The October 12 British Independent also reported that Washington is resisting requests from the NA to launch attacks on Taliban gun emplacements on the ridge above the rebel-controlled Bagram airfield, about 38 kilometres north of Kabul. Until the Taliban guns are neutralised, the NA cannot use the airport to replenish their forces. Without that, an offensive on Kabul is not possible.

Loya Jirga

To bring the unlikely Taliban-NA coalition into being, Washington and London are promoting the idea that the former king of Afghanistan, Mohammed Zahir Shah, return from exile to convene a traditional tribal gathering, the Loya Jirga, from which will emerge a "broad-based" government with representatives of all Afghan factions opposed to "terrorism". The proposal also has the support of the Pakistan and Indian governments. Britain has also proposed that the UN run Afghanistan for a transitional period.

Zahir Shah was overthrown in a coup led by his cousin in July 1973. The big business mass media has attempted to paint the period prior to his overthrow as a "golden age" of peace and prosperity for Afghanistan. It was nothing of the kind.
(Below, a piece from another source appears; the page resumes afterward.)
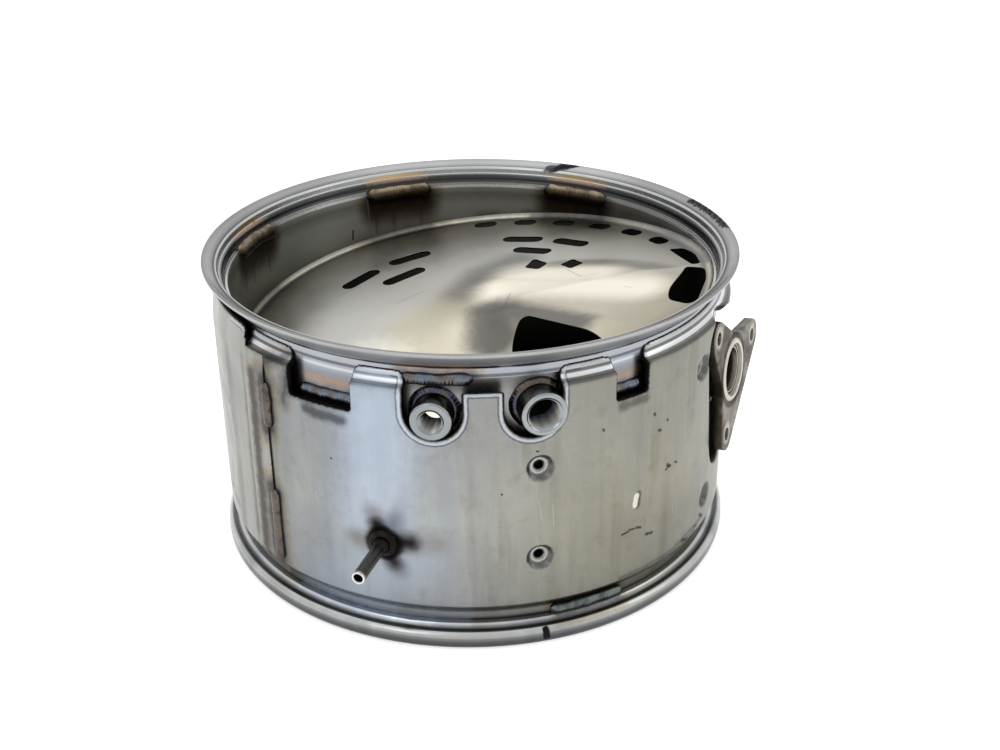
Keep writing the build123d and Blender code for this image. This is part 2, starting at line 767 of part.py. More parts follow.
# Stitch welds between the shields' foot and the outlet flange
with BuildPart() as foot_stitch_welds:
    for angle in foot_stitch_angles:
        with BuildSketch(section_plane(angle - foot_stitch_span / 2)):
            with BuildLine():
                Polyline(
                    (collar_outer, foot_bend - foot_run - bead_toe / 2),
                    (collar_outer + 0.9 * bead_throat, foot_bend - foot_run - bead_throat / 2),
                    (collar_outer + 1.1 * bead_throat, shield_foot),
                    (skirt_radius + bead_neck_reach, bead_neck_height),
                    (skirt_radius, shield_foot - piece_gap),
                    (skirt_radius, shield_foot),
                    (collar_outer, shield_foot),
                    close=True,
                )
            make_face()
        revolve(axis=Axis.Z, revolution_arc=foot_stitch_span)
foot_stitch_welds.part.label = "foot_stitch_welds"
export_step(foot_stitch_welds.part, "parts/foot_stitch_welds.step")

# Seam welds: one node for the front seam's pair, over the edge of the lapped strip
seam_weld_turn = bead_toe
front_stitches = [
    (lower_seam_stitch, lower_seam_stitch_length),
    (body_height - upper_seam_stitch_drop, upper_seam_stitch_length),
]
with BuildPart() as front_seam_welds:
    for bottom, length in front_stitches:
        with BuildSketch(Plane.XY.offset(bottom)):
            with Locations(polar(front_seam + seam_weld_turn, shield_radius)):
                Ellipse(seam_bead_reach, seam_bead_half_width, rotation=front_seam + seam_weld_turn)
        extrude(amount=length)
    Cylinder(shield_radius, 2 * body_height, mode=Mode.SUBTRACT)
    with BuildSketch(section_plane(strip_start)):
        with Locations((shield_radius, 0)):
            Rectangle(shield_wall, body_height, align=(Align.MIN, Align.MIN))
    revolve(axis=Axis.Z, revolution_arc=front_lap, mode=Mode.SUBTRACT)
front_seam_welds.part.label = "front_seam_welds"
export_step(front_seam_welds.part, "parts/front_seam_welds.step")

# One node for the rear seam's pair
with BuildPart() as rear_seam_welds:
    for bottom in (rear_lower_stitch, body_height - rear_upper_stitch_drop):
        with BuildSketch(Plane.XY.offset(bottom)):
            with Locations(polar(rear_seam, shield_radius)):
                Ellipse(seam_bead_reach, seam_bead_half_width, rotation=rear_seam)
        extrude(amount=rear_stitch_length)
    Cylinder(shield_radius, 2 * body_height, mode=Mode.SUBTRACT)
rear_seam_welds.part.label = "rear_seam_welds"
export_step(rear_seam_welds.part, "parts/rear_seam_welds.step")
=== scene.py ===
import bpy
import bmesh
import math
from mathutils import Matrix, Vector, noise


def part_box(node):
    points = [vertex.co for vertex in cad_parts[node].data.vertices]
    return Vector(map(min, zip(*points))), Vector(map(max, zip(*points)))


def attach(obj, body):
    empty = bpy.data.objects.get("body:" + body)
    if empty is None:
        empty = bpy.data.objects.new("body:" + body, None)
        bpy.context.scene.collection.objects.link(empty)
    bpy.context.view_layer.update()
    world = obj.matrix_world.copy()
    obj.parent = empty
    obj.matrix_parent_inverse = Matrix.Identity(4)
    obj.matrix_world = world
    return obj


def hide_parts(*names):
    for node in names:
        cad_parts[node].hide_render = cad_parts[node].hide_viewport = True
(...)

The king was overthrown in an attempt by a section of the Afghan ruling class to head off mounting opposition to the monarchy by Afghan workers and peasants, resentful at the appalling living conditions most of them had to endure — average life expectancy was barely 40 years; 50% of children didn't live to their fifth birthday; illiteracy was more than 90%; only 17% of school-age children attended school, and only 11% of those were female; women were barred from most urban employment and in the rural areas, women were still being sold into marriage; peasants were tied to their landlords through unpayable debt and per capita incomes were among the worst in the world.

It was these conditions that contributed to the 1978 uprising that brought the left-wing Peoples Democratic Party (PDPA) to power. And it was to maintain such dreadful conditions, that the brutal mujaheddin landlords rebelled against the progressive reforms of the PDPA government.